Job » Output all lines exactly, with nothing added or dropped.

________________

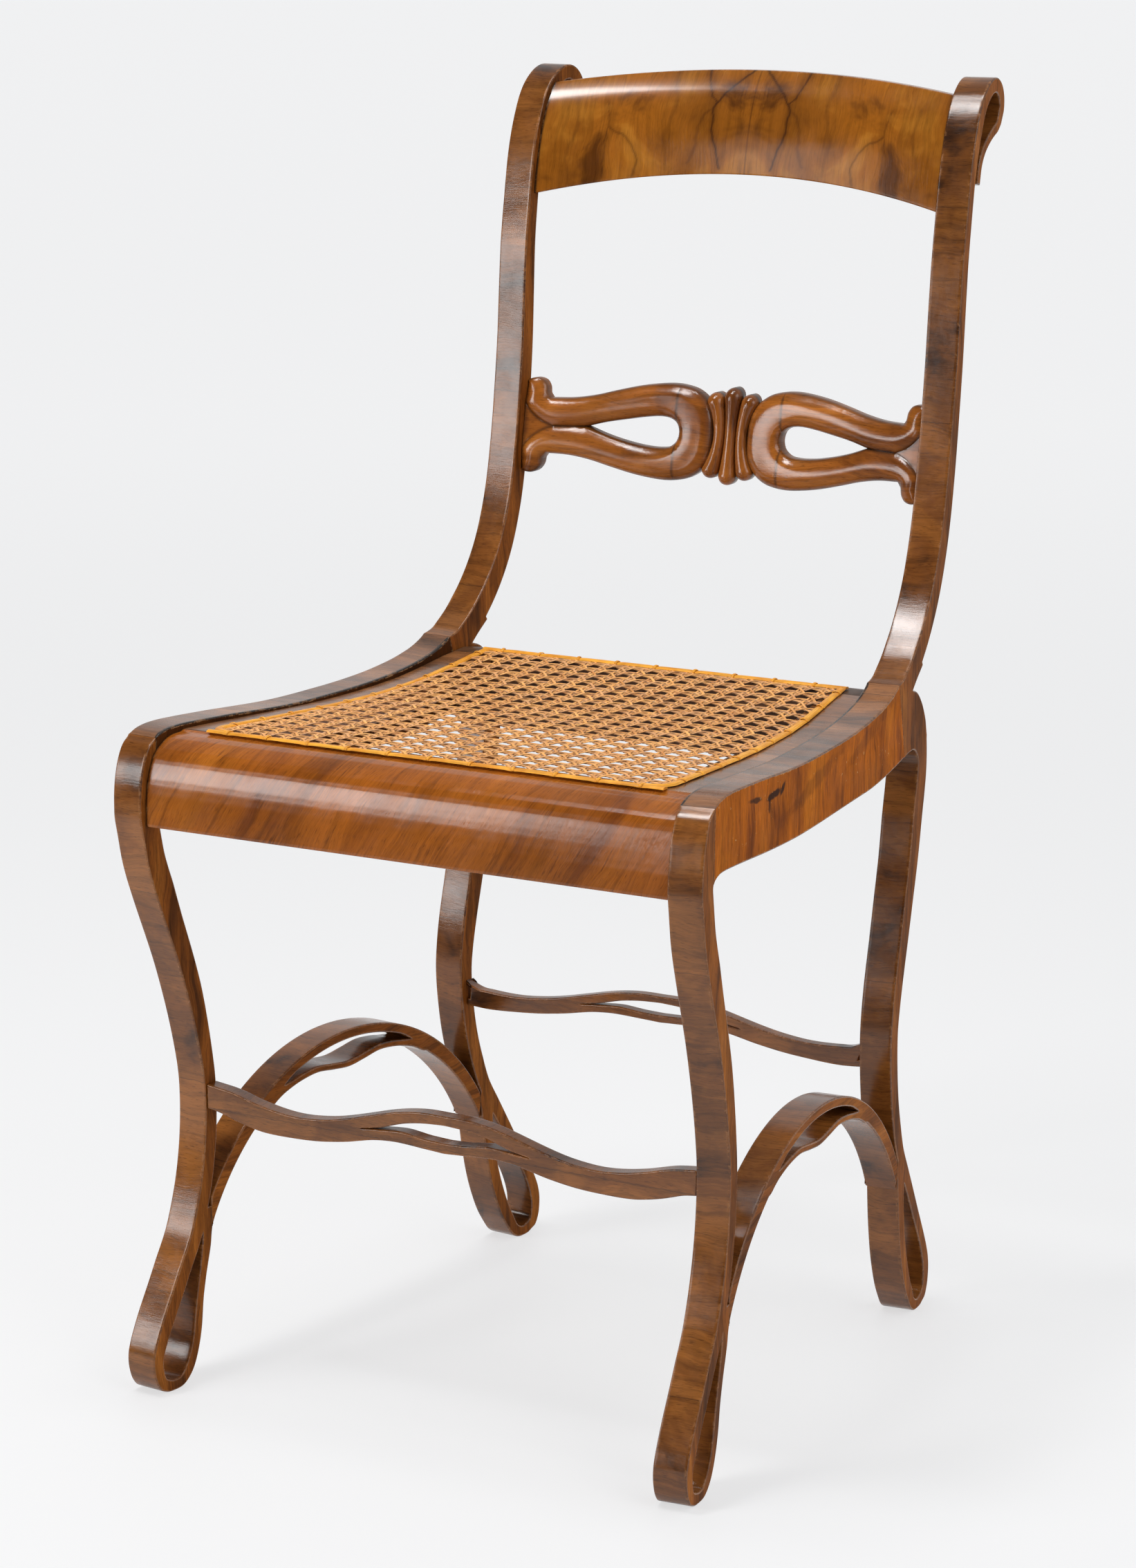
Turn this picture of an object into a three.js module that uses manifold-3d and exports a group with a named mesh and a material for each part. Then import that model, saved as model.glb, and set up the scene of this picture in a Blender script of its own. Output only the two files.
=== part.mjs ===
// Side chair with looped feet, scrolled stiles, a loop and reed mid rail and a caned seat.
// Millimetres, +Z up, the sitter faces -Y. The origin is the middle of the floor under the chair.
import * as THREE from 'three';
import { mergeVertices } from 'three/addons/utils/BufferGeometryUtils.js';
import Module from 'manifold-3d';

const wasm = await Module();
wasm.setup();

// Driving sizes of the whole chair
const overallHeight = 870;        // floor to the top of the scrolls
const seatHeight = 458;           // floor to the top of the knees' straight
const middleWidth = 389.5;        // across the outer faces, at the floor, half way back
const frontReach = 213;           // half way point to the front of the knees
const footReach = 226;            // half way point to the heel of the rear feet
const scrollOverhang = 75;        // heel of the rear feet to the back of the scrolls
const sideTaper = THREE.MathUtils.degToRad(5.44);   // each side frame turns in towards the back
const sideLean = 0.015;           // each side frame leans out, per unit of height

// Straps that the side frames are sawn from
const strapWidth = 23.5;          // across the chair
const kneeThickness = 17.5;
const legThickness = 12.2;
const soleThickness = 8;
const returnThickness = 8.5;      // strap that comes back up from a foot
const rearLegTopThickness = 18;
const rearLegThickness = 14;
const stileFootThickness = 17;
const stileThickness = 12.5;
const scrollThickness = 10.5;
const tailThickness = 6;          // end of the scroll, against the back of the stile
const sawSlit = 0.7;              // between the scroll's tail and the stile
const soleCut = 0.5;              // flat on each foot

// Arch between a front and a rear foot
const archCrownShare = 0.4563;    // its top, of the seat height
const archBand = 7;               // upper band above the eye
const archHaunch = 12.2;          // where band and branch are one
const archAnkle = 10.5;           // at the legs
const archEye = 68;               // half the eye's length
const branchThickness = 4.6;
const frontAnkleShare = 0.7207;   // place of the front joint, of the front reach
const rearAnkleShare = 0.6748;    // place of the rear joint, of the foot reach
const ankleFootShare = 0.2293;    // lowest point of both joints, of the seat height

// Joinery
const fitGap = 0.3;               // between any two pieces
const tenonDepth = 10;
const tenonRoot = 3;              // how far a tenon starts inside its own piece
const tenonThickness = 6;
const shortTenonDepth = 6;
const dowelRadius = 2.5;
const dowelLength = 18;
const overrun = 200;              // how far a cutting block runs past what it cuts

// Seat frame and cane
const railDrop = 50;              // depth of a side rail
const kneeJointShare = 0.9155;    // side rail's front end, of the front reach
const railBackShare = 0.589;      // side rail's back end, of the foot reach
const frontRailSetback = 4;
const frontRailFootShare = 0.8614; // its underside, of the seat height
const frontRailThickness = 22;
const frontShelfThickness = 15;
const rearRailThickness = 24;
const rearRailDrop = 52;
const stripThickness = 16;
const stripWidth = 31;
const caneSetback = 44;           // front of the knees to the cane
const caneBackShare = 0.615;      // cane's rear edge, of the foot reach
const caneMargin = 20;            // side frame to the edge of the cane
const caneBorder = 11;            // cane that lies on its frame
const caneThickness = 2.2;
const bindingWidth = 5;
const bindingThickness = 1.2;
const gapsAcross = 14;
const gapsBack = 12;
const gapShare = 0.66;            // a gap's reach towards the edges of its cell

// Crest rail
const crestSetback = 2.5;
const crestThickness = 8;
const crestBow = 20;              // hollow of the crest and the mid rail, in plan
const crestHeadDrop = 12;         // its upper corners, below the top of the scrolls
const crestDepth = 78;            // its height at the stiles
const crestFootRise = 18;         // arch of the lower edge
const crestHeadRise = 12;         // arch of the upper edge
const crestTenonHeight = 8;
const crestTenonThickness = 4.5;
const crestStations = 20;
const crestSteps = 5;

// Mid rail
const midRailShare = 0.3786;      // its middle line, of the height above the seat
const midRailHalf = 34;           // middle line to the top of a loop
const midRailThickness = 14;
const midRailSetback = 1;
const midRailLean = 0.17;         // back per unit of height
const midRailRound = 4.5;         // rounding of the carved faces
const midRailJoint = 42;          // middle to the joint of the outer pieces
const loopArmShare = 0.64;        // height of an arm's middle line, as a share of the half height
const reedEnd = 7;                // half width of a reed at its ends
const reedWaist = 4.6;            // half width of a reed at its middle
const reedSpread = 13.6;          // middle line of an outer reed at its ends
const reedWaistSpread = 9;        // and at its middle
const reedShort = 4;              // how much shorter an outer reed is at each end
const hubWidthShare = 0.12;       // half width of the plain back of the middle, of the span
const hubHeightShare = 0.55;      // its half height, of the rail's
const reedRoundShare = 0.9;       // rounding of a reed, of its half width at the middle

// Stretchers
const stretcherTopShare = 0.45;   // its top at the legs, of the seat height
const stretcherDrop = 16;
const stretcherThickness = 11.6;
const stretcherEye = 65;
const stretcherTenonHeight = 9;
const rearStretcherTopShare = 0.461;
const rearStretcherDrop = 12;
const rearStretcherArch = 8;      // how much more its middle rises
const rearStretcherThickness = 9;
const rearStretcherSetback = 2;

const curveSteps = 20;

// Places that follow the sizes above
const scrollReach = footReach + scrollOverhang;
const archCrown = archCrownShare * seatHeight;
const frontAnkleJoint = frontAnkleShare * frontReach;
const rearAnkleJoint = rearAnkleShare * footReach;
const ankleJointFoot = ankleFootShare * seatHeight;
const archRise = archCrown - ankleJointFoot - 2 * archAnkle;
const frontArchRadius = (frontAnkleJoint ** 2 + archRise ** 2) / (2 * archRise);
const rearArchRadius = (rearAnkleJoint ** 2 + archRise ** 2) / (2 * archRise);
const kneeJoint = kneeJointShare * frontReach;
const railBackJoint = railBackShare * footReach;
const frontRailBottom = frontRailFootShare * seatHeight;
const caneFront = frontReach - caneSetback;
const caneBack = caneBackShare * footReach;
const rearRailFront = caneBack - caneBorder;
const crestHead = overallHeight - crestHeadDrop;
const crestFoot = crestHead - crestDepth;
const backHeight = overallHeight - seatHeight;
const midRailHeight = seatHeight + midRailShare * backHeight;
const stretcherTop = stretcherTopShare * seatHeight;
const rearStretcherTop = rearStretcherTopShare * seatHeight;

const showwood = new THREE.MeshStandardMaterial({ color: 0x6b3a1c, roughness: 0.32, metalness: 0 });
const veneer = new THREE.MeshStandardMaterial({ color: 0x9a5a22, roughness: 0.28, metalness: 0 });
const innerWood = new THREE.MeshStandardMaterial({ color: 0x5a3a26, roughness: 0.5, metalness: 0 });
const cane = new THREE.MeshStandardMaterial({ color: 0xb98a55, roughness: 0.55, metalness: 0 });
const caneStrip = new THREE.MeshStandardMaterial({ color: 0xd79a45, roughness: 0.4, metalness: 0 });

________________

Result for this task »
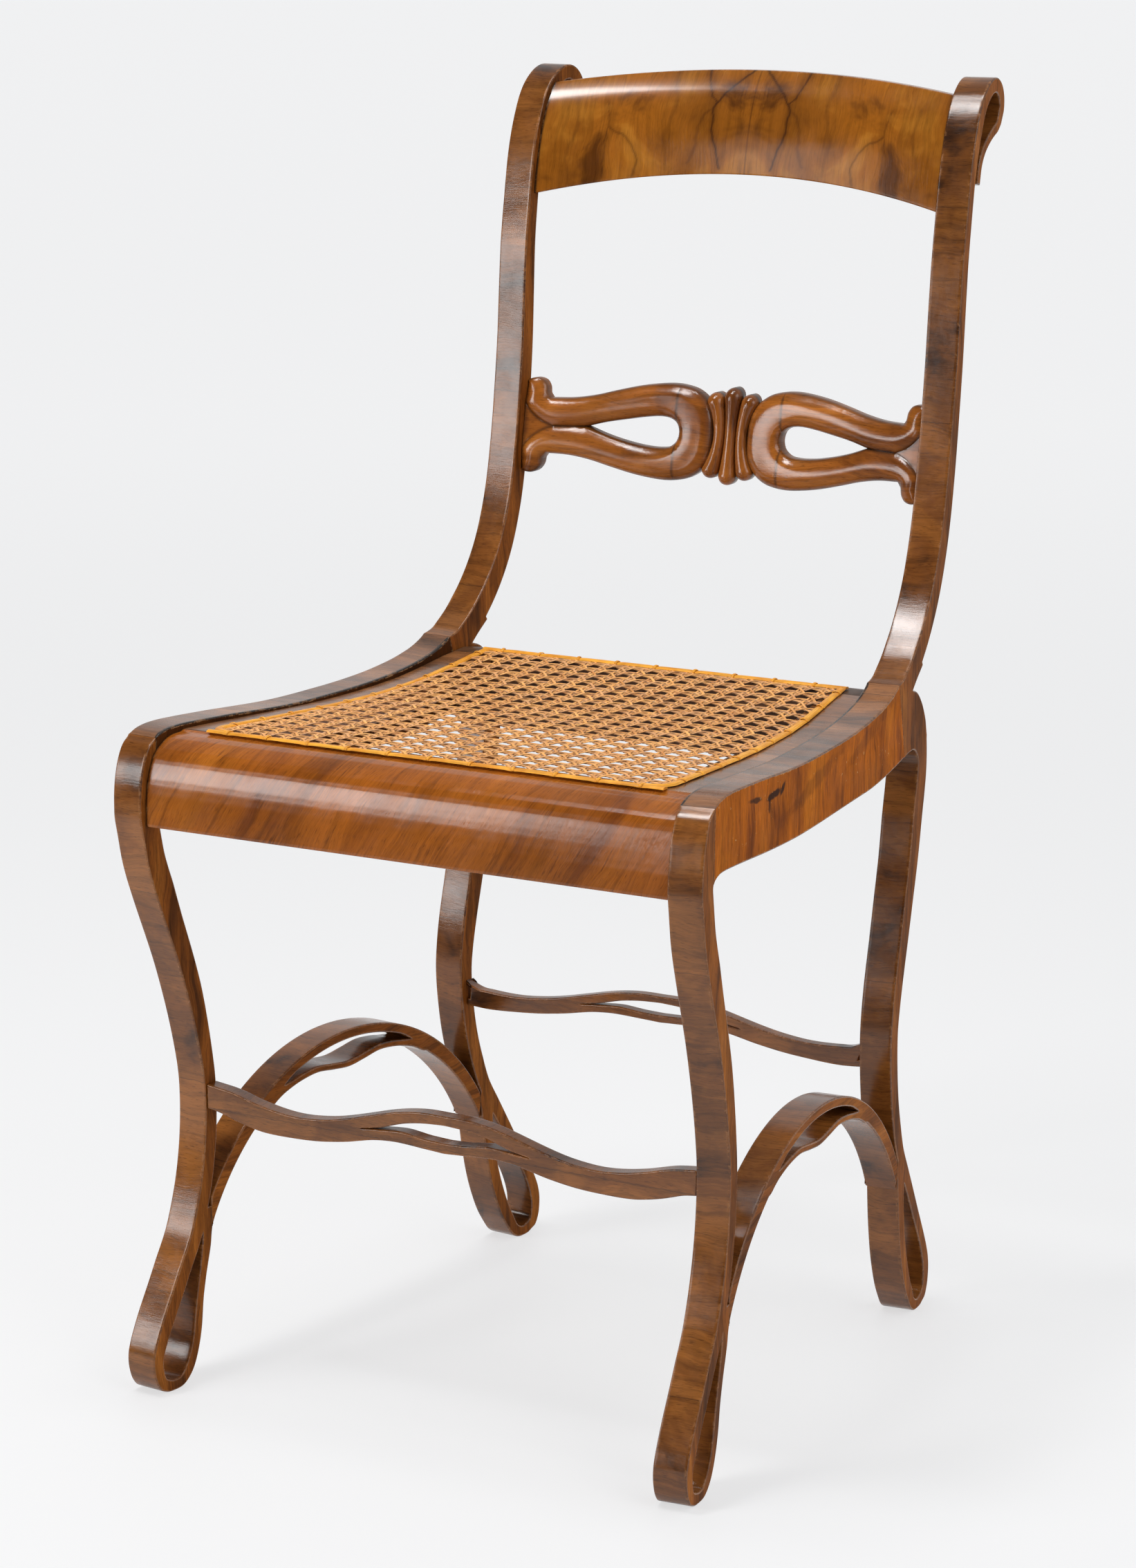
Turn this picture of an object into a three.js module that uses manifold-3d and exports a group with a named mesh and a material for each part. Then import that model, saved as model.glb, and set up the scene of this picture in a Blender script of its own. Output only the two files.
=== part.mjs ===
// Side chair with looped feet, scrolled stiles, a loop and reed mid rail and a caned seat.
// Millimetres, +Z up, the sitter faces -Y. The origin is the middle of the floor under the chair.
import * as THREE from 'three';
import { mergeVertices } from 'three/addons/utils/BufferGeometryUtils.js';
import Module from 'manifold-3d';

const wasm = await Module();
wasm.setup();

// Driving sizes of the whole chair
const overallHeight = 870;        // floor to the top of the scrolls
const seatHeight = 458;           // floor to the top of the knees' straight
const middleWidth = 389.5;        // across the outer faces, at the floor, half way back
const frontReach = 213;           // half way point to the front of the knees
const footReach = 226;            // half way point to the heel of the rear feet
const scrollOverhang = 75;        // heel of the rear feet to the back of the scrolls
const sideTaper = THREE.MathUtils.degToRad(5.44);   // each side frame turns in towards the back
const sideLean = 0.015;           // each side frame leans out, per unit of height

// Straps that the side frames are sawn from
const strapWidth = 23.5;          // across the chair
const kneeThickness = 17.5;
const legThickness = 12.2;
const soleThickness = 8;
const returnThickness = 8.5;      // strap that comes back up from a foot
const rearLegTopThickness = 18;
const rearLegThickness = 14;
const stileFootThickness = 17;
const stileThickness = 12.5;
const scrollThickness = 10.5;
const tailThickness = 6;          // end of the scroll, against the back of the stile
const sawSlit = 0.7;              // between the scroll's tail and the stile
const soleCut = 0.5;              // flat on each foot

// Arch between a front and a rear foot
const archCrownShare = 0.4563;    // its top, of the seat height
const archBand = 7;               // upper band above the eye
const archHaunch = 12.2;          // where band and branch are one
const archAnkle = 10.5;           // at the legs
const archEye = 68;               // half the eye's length
const branchThickness = 4.6;
const frontAnkleShare = 0.7207;   // place of the front joint, of the front reach
const rearAnkleShare = 0.6748;    // place of the rear joint, of the foot reach
const ankleFootShare = 0.2293;    // lowest point of both joints, of the seat height

// Joinery
const fitGap = 0.3;               // between any two pieces
const tenonDepth = 10;
const tenonRoot = 3;              // how far a tenon starts inside its own piece
const tenonThickness = 6;
const shortTenonDepth = 6;
const dowelRadius = 2.5;
const dowelLength = 18;
const overrun = 200;              // how far a cutting block runs past what it cuts

// Seat frame and cane
const railDrop = 50;              // depth of a side rail
const kneeJointShare = 0.9155;    // side rail's front end, of the front reach
const railBackShare = 0.589;      // side rail's back end, of the foot reach
const frontRailSetback = 4;
const frontRailFootShare = 0.8614; // its underside, of the seat height
const frontRailThickness = 22;
const frontShelfThickness = 15;
const rearRailThickness = 24;
const rearRailDrop = 52;
const stripThickness = 16;
const stripWidth = 31;
const caneSetback = 44;           // front of the knees to the cane
const caneBackShare = 0.615;      // cane's rear edge, of the foot reach
const caneMargin = 20;            // side frame to the edge of the cane
const caneBorder = 11;            // cane that lies on its frame
const caneThickness = 2.2;
const bindingWidth = 5;
const bindingThickness = 1.2;
const gapsAcross = 14;
const gapsBack = 12;
const gapShare = 0.66;            // a gap's reach towards the edges of its cell

// Crest rail
const crestSetback = 2.5;
const crestThickness = 8;
const crestBow = 20;              // hollow of the crest and the mid rail, in plan
const crestHeadDrop = 12;         // its upper corners, below the top of the scrolls
const crestDepth = 78;            // its height at the stiles
const crestFootRise = 18;         // arch of the lower edge
const crestHeadRise = 12;         // arch of the upper edge
const crestTenonHeight = 8;
const crestTenonThickness = 4.5;
const crestStations = 20;
const crestSteps = 5;

// Mid rail
const midRailShare = 0.3786;      // its middle line, of the height above the seat
const midRailHalf = 34;           // middle line to the top of a loop
const midRailThickness = 14;
const midRailSetback = 1;
const midRailLean = 0.17;         // back per unit of height
const midRailRound = 4.5;         // rounding of the carved faces
const midRailJoint = 42;          // middle to the joint of the outer pieces
const loopArmShare = 0.64;        // height of an arm's middle line, as a share of the half height
const reedEnd = 7;                // half width of a reed at its ends
const reedWaist = 4.6;            // half width of a reed at its middle
const reedSpread = 13.6;          // middle line of an outer reed at its ends
const reedWaistSpread = 9;        // and at its middle
const reedShort = 4;              // how much shorter an outer reed is at each end
const hubWidthShare = 0.12;       // half width of the plain back of the middle, of the span
const hubHeightShare = 0.55;      // its half height, of the rail's
const reedRoundShare = 0.9;       // rounding of a reed, of its half width at the middle

// Stretchers
const stretcherTopShare = 0.45;   // its top at the legs, of the seat height
const stretcherDrop = 16;
const stretcherThickness = 11.6;
const stretcherEye = 65;
const stretcherTenonHeight = 9;
const rearStretcherTopShare = 0.461;
const rearStretcherDrop = 12;
const rearStretcherArch = 8;      // how much more its middle rises
const rearStretcherThickness = 9;
const rearStretcherSetback = 2;

const curveSteps = 20;

// Places that follow the sizes above
const scrollReach = footReach + scrollOverhang;
const archCrown = archCrownShare * seatHeight;
const frontAnkleJoint = frontAnkleShare * frontReach;
const rearAnkleJoint = rearAnkleShare * footReach;
const ankleJointFoot = ankleFootShare * seatHeight;
const archRise = archCrown - ankleJointFoot - 2 * archAnkle;
const frontArchRadius = (frontAnkleJoint ** 2 + archRise ** 2) / (2 * archRise);
const rearArchRadius = (rearAnkleJoint ** 2 + archRise ** 2) / (2 * archRise);
const kneeJoint = kneeJointShare * frontReach;
const railBackJoint = railBackShare * footReach;
const frontRailBottom = frontRailFootShare * seatHeight;
const caneFront = frontReach - caneSetback;
const caneBack = caneBackShare * footReach;
const rearRailFront = caneBack - caneBorder;
const crestHead = overallHeight - crestHeadDrop;
const crestFoot = crestHead - crestDepth;
const backHeight = overallHeight - seatHeight;
const midRailHeight = seatHeight + midRailShare * backHeight;
const stretcherTop = stretcherTopShare * seatHeight;
const rearStretcherTop = rearStretcherTopShare * seatHeight;

const showwood = new THREE.MeshStandardMaterial({ color: 0x6b3a1c, roughness: 0.32, metalness: 0 });
const veneer = new THREE.MeshStandardMaterial({ color: 0x9a5a22, roughness: 0.28, metalness: 0 });
const innerWood = new THREE.MeshStandardMaterial({ color: 0x5a3a26, roughness: 0.5, metalness: 0 });
const cane = new THREE.MeshStandardMaterial({ color: 0xb98a55, roughness: 0.55, metalness: 0 });
const caneStrip = new THREE.MeshStandardMaterial({ color: 0xd79a45, roughness: 0.4, metalness: 0 });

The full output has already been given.